Have to second gun runner on this one with the exact same reasons. Also have never found the savages actions to be close to as smooth as the rugers, and my remingtons always have needed more "work" to obtain what I wanted for accuracy.

The 3 rugers i own, all M77's, shot great, before free floating or bedding and better with that, triggers are a little heavy, had them adjusted, then later on I replaced them with aftermarkets to get down to around 3 lbs. 5 was about the lowest I could seem to get on the factory ones.


----------



## Militant_Tiger (Feb 23, 2004)

I absolutely hate ruger. I cant stand the feel nor the workings of their cheap plastic mags. I am really just looking for a decent left handed deer rifle. I was just wondering how the 111 stacked up against the 700. Thanks for the info.


----------



## GunRunner (Oct 18, 2004)

southdakbearfan said:


> The 3 rugers i own, all M77's, shot great, before free floating or bedding and better with that, triggers are a little heavy, had them adjusted, then later on I replaced them with aftermarkets to get down to around 3 lbs. 5 was about the lowest I could seem to get on the factory ones.
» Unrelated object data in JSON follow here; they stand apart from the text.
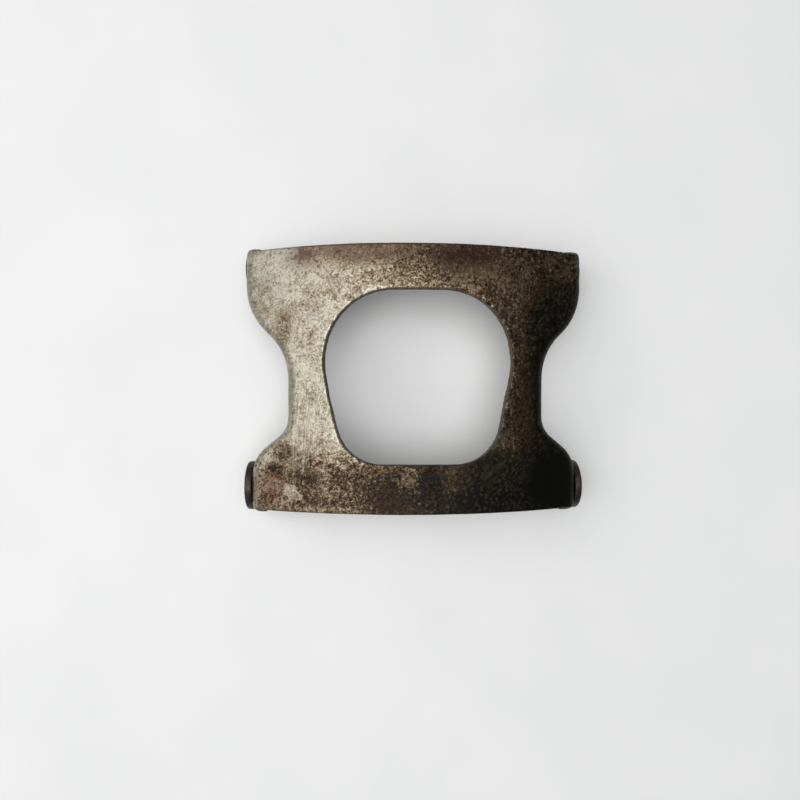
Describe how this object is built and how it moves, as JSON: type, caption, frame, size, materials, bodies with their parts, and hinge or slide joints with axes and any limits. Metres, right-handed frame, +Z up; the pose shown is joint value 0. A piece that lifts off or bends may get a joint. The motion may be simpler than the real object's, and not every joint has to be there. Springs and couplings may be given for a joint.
{
  "type": "fairlead chock",
  "caption": "Worn arched deck chock with a rounded window in its crown, standing on lugs that carry a free-turning roller on a riveted cross pin at each end.",
  "frame": {"origin": "middle of the bounding box's base, on the plane of the lug feet", "axes": "+X along the roller pins, +Y towards the inboard end, +Z up through the crown"},
  "size_m": [0.1514, 0.118, 0.044],
  "materials": {
    "saddle_steel": "worn and stained, bright where rubbed, rust blotched",
    "pin_steel": "blackened, rusty",
    "roller_steel": "dull, worn by rope",
    "bearing_bronze": "dull bronze"
  },
  "bodies": {
    "chock": {"saddle_frame": "saddle_steel", "outboard_pin": "pin_steel", "outboard_collar_left": "pin_steel", "outboard_washer_left": "bearing_bronze", "outboard_collar_right": "pin_steel", "outboard_washer_right": "bearing_bronze", "inboard_pin": "pin_steel", "inboard_collar_left": "pin_steel", "inboard_washer_left": "bearing_bronze", "inboard_collar_right": "pin_steel", "inboard_washer_right": "bearing_bronze"},
    "outboard_roller_set": {"outboard_roller": "roller_steel", "outboard_bush_left": "bearing_bronze", "outboard_bush_right": "bearing_bronze"},
    "inboard_roller_set": {"inboard_roller": "roller_steel", "inboard_bush_left": "bearing_bronze", "inboard_bush_right": "bearing_bronze"}
  },
  "joints": [
    {"name": "outboard_roller_spin", "type": "hinge", "parent": "chock", "child": "outboard_roller_set", "pos_m": [0, -0.0477, 0.0134], "axis": [1, 0, 0], "continuous": true},
    {"name": "inboard_roller_spin", "type": "hinge", "parent": "chock", "child": "inboard_roller_set", "pos_m": [0, 0.05, 0.0134], "axis": [1, 0, 0], "continuous": true}
  ]
}
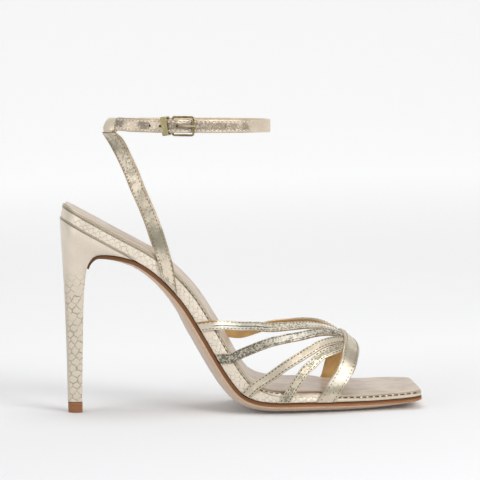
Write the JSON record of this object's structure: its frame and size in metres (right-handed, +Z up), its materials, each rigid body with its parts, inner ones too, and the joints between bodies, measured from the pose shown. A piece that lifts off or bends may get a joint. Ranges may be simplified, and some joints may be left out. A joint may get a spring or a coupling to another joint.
{
  "type": "heeled sandal",
  "caption": "Open sandal on a slim high heel, with a square toe, narrow straps meeting under a toe band, a sling behind the heel and a buckled ankle strap.",
  "frame": {"origin": "centre of the heel tip's face on the floor", "axes": "+X to the toe, +Y to the inner side of the foot, -Y to the outer side with the buckle, +Z up"},
  "size_m": [0.1982, 0.0808, 0.1653],
  "materials": {
    "gold_leather": "pale gold foil, snake embossed, satin",
    "heel_leather": "pale gold foil, plain above and embossed below, satin",
    "sock_leather": "champagne foil, smooth, soft sheen",
    "sole_leather": "painted tan leather with a dark brown edge",
    "tip_rubber": "brown top piece, matt",
    "pale_brass": "polished pale gold"
  },
  "bodies": {
    "root": {"outsole": "sole_leather", "footbed_rim": "gold_leather", "sock_lining": "sock_leather", "heel": "heel_leather", "heel_tip": "tip_rubber", "vamp_straps": "gold_leather", "heel_sling": "gold_leather", "ankle_strap": "gold_leather", "buckle_frame": "pale_brass", "buckle_prong": "pale_brass", "strap_keeper": "gold_leather"}
  },
  "joints": []
}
i think youll find rugers even improved a bit BEYOND that now. there barrels ( at least on the newer one's ive sold) have ben factory floated god enough to slide a $1 bill under the barrel, muzzle to breech. also, i believe there taking alittle more time with the triggers on them, as all ive had to do for a while now is pretty much just polish them slightly to get 
around 2 1/2-3 ( and break like a thin glass rod...LOL)

anyway, if you do happen to pick one up, i think youll love it.

if you like, your more than welcome to email me and ill get you a price on all three rifles.

MT,
i dont know what ruger rifles your talking about ( unless its the a semi auto 22/22 mag/22 hornet) when you talk about "cheap" plastic mags as the M77's dont come with removable magazines, they are a blind box mag internal to the rifle with a hinged floor plate, and steel followers....


----------



## GunRunner (Oct 18, 2004)

actually, even as a firearms dealer, ive never sold a Ruger with any sort of 'plastic" mag exept the semi auto 22/22 mag or the bolt action .22 hornet.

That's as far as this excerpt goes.